Can Cash Transfers Drive Economic Recovery in Conflict-driven Crises?: Experimental Evidence from Iraq – Cash Consortium for Iraq

Armed conflict and other situations of violence can lead to changes in both the formal and informal economic systems in any given country or region. These changes often create what scholars call a “war economy.” In the short term, the consequences of conflict include human casualties and the physical destruction of assets and infrastructure. In the longer term, the effects of protracted conflict on economic systems – including the collapse of public services and food production systems, increased migration and displacement, and social and cultural disintegration – can have a significant impact on future development.
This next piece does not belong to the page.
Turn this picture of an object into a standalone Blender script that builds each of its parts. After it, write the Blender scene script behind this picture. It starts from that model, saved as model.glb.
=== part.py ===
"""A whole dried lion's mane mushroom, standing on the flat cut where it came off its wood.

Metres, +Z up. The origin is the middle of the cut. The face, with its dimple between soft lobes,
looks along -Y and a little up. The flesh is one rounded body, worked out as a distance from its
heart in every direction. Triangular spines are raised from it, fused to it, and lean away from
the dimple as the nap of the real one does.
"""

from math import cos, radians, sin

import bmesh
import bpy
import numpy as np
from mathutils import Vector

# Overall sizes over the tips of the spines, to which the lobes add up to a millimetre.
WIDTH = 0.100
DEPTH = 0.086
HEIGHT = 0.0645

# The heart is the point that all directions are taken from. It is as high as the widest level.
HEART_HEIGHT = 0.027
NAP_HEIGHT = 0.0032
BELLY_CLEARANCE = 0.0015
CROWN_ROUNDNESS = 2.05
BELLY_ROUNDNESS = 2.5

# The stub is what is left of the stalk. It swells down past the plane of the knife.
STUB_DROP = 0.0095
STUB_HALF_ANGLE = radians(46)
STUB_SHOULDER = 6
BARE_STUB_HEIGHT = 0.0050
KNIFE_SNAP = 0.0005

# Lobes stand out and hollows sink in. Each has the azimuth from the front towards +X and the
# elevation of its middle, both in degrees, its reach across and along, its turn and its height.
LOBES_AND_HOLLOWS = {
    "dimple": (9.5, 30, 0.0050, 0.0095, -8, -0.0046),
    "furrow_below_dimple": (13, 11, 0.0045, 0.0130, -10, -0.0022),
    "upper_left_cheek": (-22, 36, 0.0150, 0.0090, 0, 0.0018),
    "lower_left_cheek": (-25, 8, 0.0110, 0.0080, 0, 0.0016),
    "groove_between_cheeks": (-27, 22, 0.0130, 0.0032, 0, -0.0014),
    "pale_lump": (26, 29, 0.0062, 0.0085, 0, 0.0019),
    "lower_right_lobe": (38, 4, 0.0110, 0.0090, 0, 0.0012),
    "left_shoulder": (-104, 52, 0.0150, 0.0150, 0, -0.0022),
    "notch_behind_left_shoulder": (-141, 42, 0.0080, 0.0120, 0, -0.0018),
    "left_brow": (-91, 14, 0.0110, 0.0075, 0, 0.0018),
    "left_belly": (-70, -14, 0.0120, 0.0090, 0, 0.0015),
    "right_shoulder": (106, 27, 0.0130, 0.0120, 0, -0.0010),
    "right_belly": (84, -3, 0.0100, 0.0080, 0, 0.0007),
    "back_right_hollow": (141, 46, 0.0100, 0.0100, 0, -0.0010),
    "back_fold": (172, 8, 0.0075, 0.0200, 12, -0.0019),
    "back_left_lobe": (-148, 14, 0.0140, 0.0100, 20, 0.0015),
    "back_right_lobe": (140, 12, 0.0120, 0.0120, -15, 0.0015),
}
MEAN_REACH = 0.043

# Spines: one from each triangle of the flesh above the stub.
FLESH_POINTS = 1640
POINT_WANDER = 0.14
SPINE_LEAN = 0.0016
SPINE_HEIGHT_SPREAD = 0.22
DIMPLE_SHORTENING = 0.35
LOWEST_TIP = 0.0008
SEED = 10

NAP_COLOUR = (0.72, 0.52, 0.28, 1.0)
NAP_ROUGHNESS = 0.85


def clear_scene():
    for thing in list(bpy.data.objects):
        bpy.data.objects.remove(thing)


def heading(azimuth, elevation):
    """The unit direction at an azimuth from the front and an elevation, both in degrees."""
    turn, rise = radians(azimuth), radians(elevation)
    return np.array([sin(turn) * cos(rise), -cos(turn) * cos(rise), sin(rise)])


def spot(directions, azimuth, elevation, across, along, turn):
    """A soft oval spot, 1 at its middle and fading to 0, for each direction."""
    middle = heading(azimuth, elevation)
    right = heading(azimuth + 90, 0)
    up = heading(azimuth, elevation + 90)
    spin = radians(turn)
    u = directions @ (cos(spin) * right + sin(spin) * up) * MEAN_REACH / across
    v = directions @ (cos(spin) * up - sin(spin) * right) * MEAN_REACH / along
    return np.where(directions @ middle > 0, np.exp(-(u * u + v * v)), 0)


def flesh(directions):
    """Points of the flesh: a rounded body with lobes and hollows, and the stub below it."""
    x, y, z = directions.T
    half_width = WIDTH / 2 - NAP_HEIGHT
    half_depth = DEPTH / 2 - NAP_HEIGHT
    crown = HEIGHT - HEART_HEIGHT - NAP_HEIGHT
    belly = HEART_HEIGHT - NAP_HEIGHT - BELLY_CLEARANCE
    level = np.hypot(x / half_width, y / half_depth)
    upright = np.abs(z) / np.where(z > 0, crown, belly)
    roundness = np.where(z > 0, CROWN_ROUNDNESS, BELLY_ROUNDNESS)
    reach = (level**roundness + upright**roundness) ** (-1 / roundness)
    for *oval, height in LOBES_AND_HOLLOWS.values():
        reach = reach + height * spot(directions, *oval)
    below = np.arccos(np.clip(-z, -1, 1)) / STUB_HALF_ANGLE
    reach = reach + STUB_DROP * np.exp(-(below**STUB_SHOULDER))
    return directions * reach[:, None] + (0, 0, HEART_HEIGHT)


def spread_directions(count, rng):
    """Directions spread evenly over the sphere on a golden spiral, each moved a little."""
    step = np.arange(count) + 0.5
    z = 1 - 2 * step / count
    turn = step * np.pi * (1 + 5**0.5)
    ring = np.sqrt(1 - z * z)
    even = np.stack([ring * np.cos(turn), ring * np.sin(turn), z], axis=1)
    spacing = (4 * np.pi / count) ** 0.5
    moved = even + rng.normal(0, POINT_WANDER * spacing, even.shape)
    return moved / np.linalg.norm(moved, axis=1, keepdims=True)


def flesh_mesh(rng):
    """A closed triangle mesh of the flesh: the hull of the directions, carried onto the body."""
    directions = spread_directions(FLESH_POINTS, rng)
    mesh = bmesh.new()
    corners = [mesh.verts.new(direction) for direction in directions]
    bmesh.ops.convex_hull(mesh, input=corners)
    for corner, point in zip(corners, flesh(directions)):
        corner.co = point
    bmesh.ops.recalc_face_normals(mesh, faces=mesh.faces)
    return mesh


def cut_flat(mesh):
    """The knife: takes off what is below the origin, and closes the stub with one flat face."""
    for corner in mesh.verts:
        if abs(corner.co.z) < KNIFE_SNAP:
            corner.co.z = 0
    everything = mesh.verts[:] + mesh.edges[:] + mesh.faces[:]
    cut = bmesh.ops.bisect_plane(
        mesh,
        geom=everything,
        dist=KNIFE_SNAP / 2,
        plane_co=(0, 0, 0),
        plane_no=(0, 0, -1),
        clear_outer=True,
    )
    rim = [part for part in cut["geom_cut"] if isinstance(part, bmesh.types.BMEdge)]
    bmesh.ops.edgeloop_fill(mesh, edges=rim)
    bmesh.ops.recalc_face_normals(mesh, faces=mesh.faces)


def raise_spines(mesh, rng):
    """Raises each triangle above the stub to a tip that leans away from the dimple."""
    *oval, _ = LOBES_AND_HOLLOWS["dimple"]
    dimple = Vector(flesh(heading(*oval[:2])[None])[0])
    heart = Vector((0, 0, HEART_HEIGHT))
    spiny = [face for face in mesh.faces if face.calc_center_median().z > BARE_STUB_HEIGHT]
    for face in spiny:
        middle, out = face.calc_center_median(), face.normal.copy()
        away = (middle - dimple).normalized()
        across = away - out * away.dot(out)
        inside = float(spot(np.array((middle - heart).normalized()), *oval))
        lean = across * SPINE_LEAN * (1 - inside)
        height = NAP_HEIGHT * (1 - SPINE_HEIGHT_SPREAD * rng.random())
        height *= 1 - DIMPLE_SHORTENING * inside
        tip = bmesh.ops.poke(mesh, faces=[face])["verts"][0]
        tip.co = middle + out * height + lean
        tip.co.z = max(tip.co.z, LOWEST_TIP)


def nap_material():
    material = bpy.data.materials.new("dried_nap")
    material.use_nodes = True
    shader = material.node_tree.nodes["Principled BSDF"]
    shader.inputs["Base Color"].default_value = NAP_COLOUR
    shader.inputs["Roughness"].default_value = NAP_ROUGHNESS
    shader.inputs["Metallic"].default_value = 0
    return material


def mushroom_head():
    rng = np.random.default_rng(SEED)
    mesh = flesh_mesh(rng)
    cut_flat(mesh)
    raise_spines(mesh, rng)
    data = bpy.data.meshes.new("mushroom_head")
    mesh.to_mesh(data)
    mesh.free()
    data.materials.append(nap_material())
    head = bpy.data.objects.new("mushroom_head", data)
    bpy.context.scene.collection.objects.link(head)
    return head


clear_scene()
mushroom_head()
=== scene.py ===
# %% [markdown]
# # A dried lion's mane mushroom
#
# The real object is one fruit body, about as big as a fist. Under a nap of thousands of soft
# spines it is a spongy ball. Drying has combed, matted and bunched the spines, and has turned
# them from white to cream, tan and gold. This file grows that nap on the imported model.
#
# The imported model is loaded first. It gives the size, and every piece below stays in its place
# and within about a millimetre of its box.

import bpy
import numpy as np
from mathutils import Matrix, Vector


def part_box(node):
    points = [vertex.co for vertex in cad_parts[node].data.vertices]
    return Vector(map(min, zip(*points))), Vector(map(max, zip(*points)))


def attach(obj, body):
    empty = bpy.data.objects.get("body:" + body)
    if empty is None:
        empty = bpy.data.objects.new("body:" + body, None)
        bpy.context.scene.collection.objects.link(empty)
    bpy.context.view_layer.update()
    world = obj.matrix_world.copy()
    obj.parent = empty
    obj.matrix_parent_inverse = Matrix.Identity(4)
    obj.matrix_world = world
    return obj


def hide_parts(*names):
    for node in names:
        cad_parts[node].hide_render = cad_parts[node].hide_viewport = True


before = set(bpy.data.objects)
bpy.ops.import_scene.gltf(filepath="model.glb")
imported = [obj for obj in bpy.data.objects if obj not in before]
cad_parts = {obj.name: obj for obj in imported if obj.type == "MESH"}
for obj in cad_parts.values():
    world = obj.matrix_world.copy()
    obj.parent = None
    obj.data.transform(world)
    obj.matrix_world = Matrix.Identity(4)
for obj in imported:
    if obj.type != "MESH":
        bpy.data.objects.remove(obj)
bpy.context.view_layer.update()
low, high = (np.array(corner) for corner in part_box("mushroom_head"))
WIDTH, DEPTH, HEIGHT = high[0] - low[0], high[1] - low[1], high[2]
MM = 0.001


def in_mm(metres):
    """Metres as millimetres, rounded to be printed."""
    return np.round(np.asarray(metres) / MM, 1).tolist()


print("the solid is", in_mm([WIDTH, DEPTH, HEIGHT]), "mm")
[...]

Cash transfer programs have been successful in helping millions of people afford better livelihoods. While this is well known, little research has yet been conducted to examine the power of such programs to influence outcomes in times of conflict. The Iraq Cash Transfer Study sought to address this gap in the existing literature by providing additional insight into the most effective method of designing and implementing cash transfer programming in an effort to both improve the wellbeing of vulnerable households as well as promote a more sustainable economic recovery in a conflict-affected environment such as Iraq. Broadly, the goal of this research was threefold: 1) identify the impact of receiving cash on household wellbeing in an environment affected by protracted conflict 2) isolate what impact, if any, the schedule in which cash transfers were delivered had on household outcomes 3) explore the impact that providing financial health encouragement training alongside cash has on household decision-making.